La Stampa 10.9.18
“Non riconosco più il mio Paese
Hanno vinto gli estremismi”
di Mon. Per.
Håkan
Nesser è arrabbiato, e «molto, molto preoccupato». Uno dei maggiori
scrittori di gialli scandinavi (è in uscita il 27 settembre per Guanda
il suo «Morte di uno scrittore»), è un uomo pacato, ama le lunghe
passeggiate sulla costa di Gotland, la mitica isola di Ingmar Bergman, i
colori dell’autunno e le parole scelte con cura. «Non riconosco più la
mia Svezia», dice.
Cosa è successo alla Svezia?
«Sta
cambiando, come sta cambiando il resto dell’Europa. Si sta avvicinando a
Paesi come l’Ungheria, la Polonia, e per certi aspetti anche l’Italia.

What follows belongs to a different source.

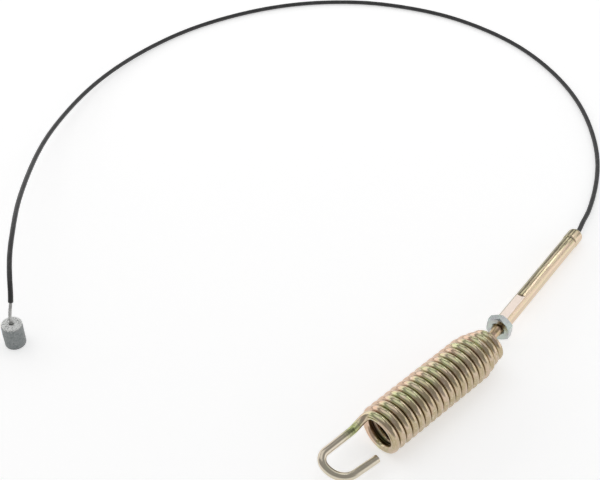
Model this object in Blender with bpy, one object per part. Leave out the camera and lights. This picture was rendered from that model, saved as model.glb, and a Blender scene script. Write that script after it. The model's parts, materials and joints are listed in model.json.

Anche qui le persone sono andate a votare scegliendo in base alle
proprie paure, e non ai propri valori. Hanno deciso di votare chi non ha
programmi, ma solo anti-programmi. Hanno scelto i Democratici svedesi,
ma nessuno sa o ha capito cosa vogliano davvero fare. Sono stati voti
rabbiosi, basati sulla manipolazione. Voti buttati. Ma presumo che la
democrazia sia anche questo».
Cosa crede cambierà da oggi?
«Sarà
da ridere. Lo scenario peggiore si è avverato, i sovranisti xenofobi
hanno rischiato di diventare il secondo partito del Paese. Sono andati
peggio delle aspettative, non hanno centrato l’obiettivo: questo è un
segnale fantastico, importante. Ma il vero problema da oggi sarà fare un
governo, un governo che riesca a prendere decisioni e che riesca a
evitare di crollare dopo pochi mesi. Le alleanze saranno il vero rebus,
visto che a parole nessuno vuole fare alleanze con i Democratici
svedesi».
Cosa ne è stato della patria dello stato sociale e del welfare?
«C’è
ancora, ma purtroppo di un segno completamente diverso. Olof Palme non
ne sarebbe molto contento. La Svezia è ancora la patria del welfare
state, ma non quello a cui siamo abituati, un welfare state inclusivo. I
socialdemocratici hanno inventato lo stato sociale, quello garantito a
tutti, che non fa differenze sociali e razziali. I Democratici svedesi
hanno scippato l’icona è l’hanno stravolta. Facendo credere agli svedesi
che gli stranieri vogliano rovinarci. Quello dei Democratici svedesi è
uno stato sociale esclusivo, xenofobo. Forse la sinistra paga
l’immobilità: la Svezia è sempre stata un Paese “nel mezzo”, abbiamo
fatto del lagom, la moderazione, la nostra cifra. Né troppo forte, né
troppo piano, né bianco né nero. Anche in politica sembrava che tutto
l’arco parlamentare fosse d’accordo pressoché su ogni cosa. Ora, con
l’arrivo di Jimmie Åkesson, ci siamo divisi e polarizzati. Prova ne è
che anche la Sinistra estrema è cresciuta: gli svedesi hanno bisogno di
meno moderazione evidentemente. E i socialdemocratici, identici a se
stessi negli ultimi 25 anni, pagano questo cambiamento nella società».
Quale dei punti della campagna di Åkesson trova più discutibile?
«Naturalmente
l’unico punto della campagna di Åkesson, e cioè la demonizzazione dei
migranti. Sento persone che votano per loro che parlano di proteggere la
“svedesità”. Ma cos’è la svedesità di persone che vogliono difendere
l’identità del proprio Paese mentre mangiano un fantastico piatto di
spaghetti alla bolognese?».
Quindi cos’è per lei la svedesità?
«Secondo la teoria di Åkesson è il Natale».
Il Natale?
«Sì,
ha presente il Natale svedese, tutte lucine e canti tra la neve. Per
Jimmie il Natale bisogna proteggerlo come un baluardo contro
l’islamizzazione del Paese».
Cosa vede nel futuro di quelli che non hanno votato Ds?
«Una
qualche forma di resistenza, una consapevolezza maggiore e
un’indipendenza di pensiero critico che porti a una nuova solidarietà
contro l’avanzata dei populismi di destra».